- Set task
Copy the listing below line for line, starting at its first line and ending with the line that has "SPOUT_LIP = 0.8" in it. Add nothing.
begin Supplied data
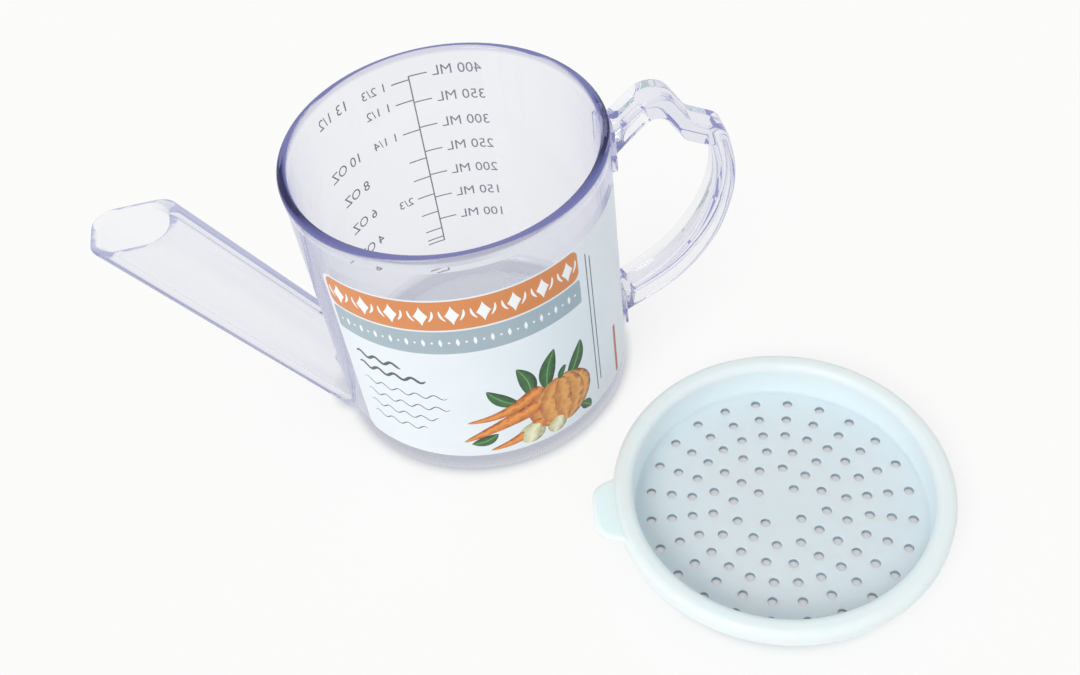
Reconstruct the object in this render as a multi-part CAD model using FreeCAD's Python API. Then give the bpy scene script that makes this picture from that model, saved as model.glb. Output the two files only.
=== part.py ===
import FreeCAD, Part
import math
import os
from FreeCAD import Vector

# Fat separating jug: a clear moulded cup with a spout that draws from the floor of the cup, a welded
# handle, a printed wrap label and a loose strainer lid that lies on the table beside the cup.
# Millimetres. Origin at the centre of the foot ring on the table, +Z up, +X towards the handle,
# -X towards the spout, -Y towards the printed front.

# Cup
CUP_HEIGHT = 87.0
RIM_RADIUS = 44.0  # outside of the bead round the rim
BEAD_PROUD = 0.3  # bead beyond the wall
BEAD_HEIGHT = 2.6
RIM_ROUNDING = 1.1
WALL = 2.45
FLOOR = 2.6
FLOOR_ROUNDING = 3.0
BASE_ROUNDING = 2.5
FOOT_WIDTH = 4.0
FOOT_DEPTH = 1.2  # recess under the floor, inside the foot ring

# Port through the cup wall, where the spout draws from the floor
PORT_WIDTH = 12.0
PORT_HEIGHT = 10.0
PORT_ROUNDING = 3.0

# Spout: a tube of level rounded sections, whose far side is measured out from the cup's wall
SPOUT_WALL = 2.0
SPOUT_DEPTH = 22.9  # from the near side to the far side, measured level
SPOUT_ROUNDING = 6.0
SPOUT_FOOT_HEIGHT = 0.8
SPOUT_FOOT_OUT = 3.3
SPOUT_FOOT_WIDTH = 17.0
SPOUT_MOUTH_DROP = 6.0  # mouth below the rim
SPOUT_MOUTH_OUT = 51.0
SPOUT_MOUTH_WIDTH = 19.0
SPOUT_LIP = 0.8  # bevel that thins the lip

# Handle: a strap, given by the corners of its side view and how far each is rounded. A corner of the
# thumb rest is (out from the wall, below the top of the upper pad, rounding). A corner of the bow is
# (out from the wall, above the bottom of the lower pad, rounding). So each end follows its own pad.
HANDLE_WIDTH = 10.0
HANDLE_EDGE = 1.2  # bevel of the strap's long edges
HANDLE_FLANGE = 1.7  # strap left above and below the side flutes
HANDLE_WEB = 3.6  # strap left between the side flutes
ROOT_DEPTH = 2.0  # how far the strap runs into the wall before it is trimmed
THUMB_OUTER = ((-ROOT_DEPTH, 3.0, 0), (13.8, -10.7, 7.0), (22.8, 3.7, 5.0), (32.5, 9.0, 6.0),
               (36.1, 25.4, 40.0))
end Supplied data
- Answer to the exercise
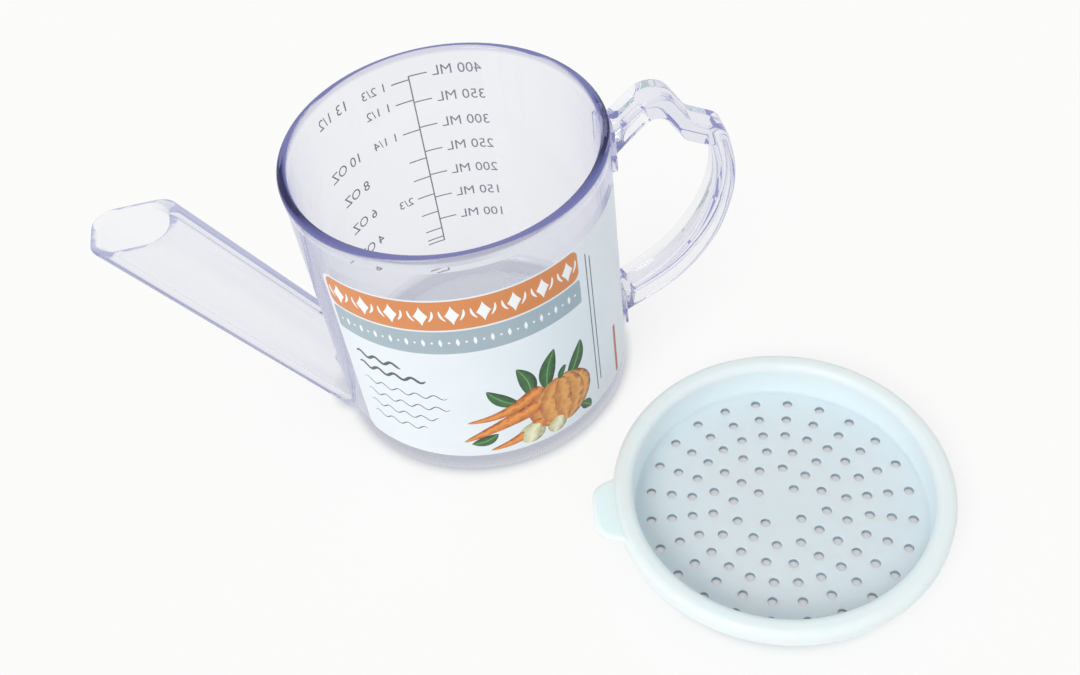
Reconstruct the object in this render as a multi-part CAD model using FreeCAD's Python API. Then give the bpy scene script that makes this picture from that model, saved as model.glb. Output the two files only.
=== part.py ===
import FreeCAD, Part
import math
import os
from FreeCAD import Vector

# Fat separating jug: a clear moulded cup with a spout that draws from the floor of the cup, a welded
# handle, a printed wrap label and a loose strainer lid that lies on the table beside the cup.
# Millimetres. Origin at the centre of the foot ring on the table, +Z up, +X towards the handle,
# -X towards the spout, -Y towards the printed front.

# Cup
CUP_HEIGHT = 87.0
RIM_RADIUS = 44.0  # outside of the bead round the rim
BEAD_PROUD = 0.3  # bead beyond the wall
BEAD_HEIGHT = 2.6
RIM_ROUNDING = 1.1
WALL = 2.45
FLOOR = 2.6
FLOOR_ROUNDING = 3.0
BASE_ROUNDING = 2.5
FOOT_WIDTH = 4.0
FOOT_DEPTH = 1.2  # recess under the floor, inside the foot ring

# Port through the cup wall, where the spout draws from the floor
PORT_WIDTH = 12.0
PORT_HEIGHT = 10.0
PORT_ROUNDING = 3.0

# Spout: a tube of level rounded sections, whose far side is measured out from the cup's wall
SPOUT_WALL = 2.0
SPOUT_DEPTH = 22.9  # from the near side to the far side, measured level
SPOUT_ROUNDING = 6.0
SPOUT_FOOT_HEIGHT = 0.8
SPOUT_FOOT_OUT = 3.3
SPOUT_FOOT_WIDTH = 17.0
SPOUT_MOUTH_DROP = 6.0  # mouth below the rim
SPOUT_MOUTH_OUT = 51.0
SPOUT_MOUTH_WIDTH = 19.0
SPOUT_LIP = 0.8  # bevel that thins the lip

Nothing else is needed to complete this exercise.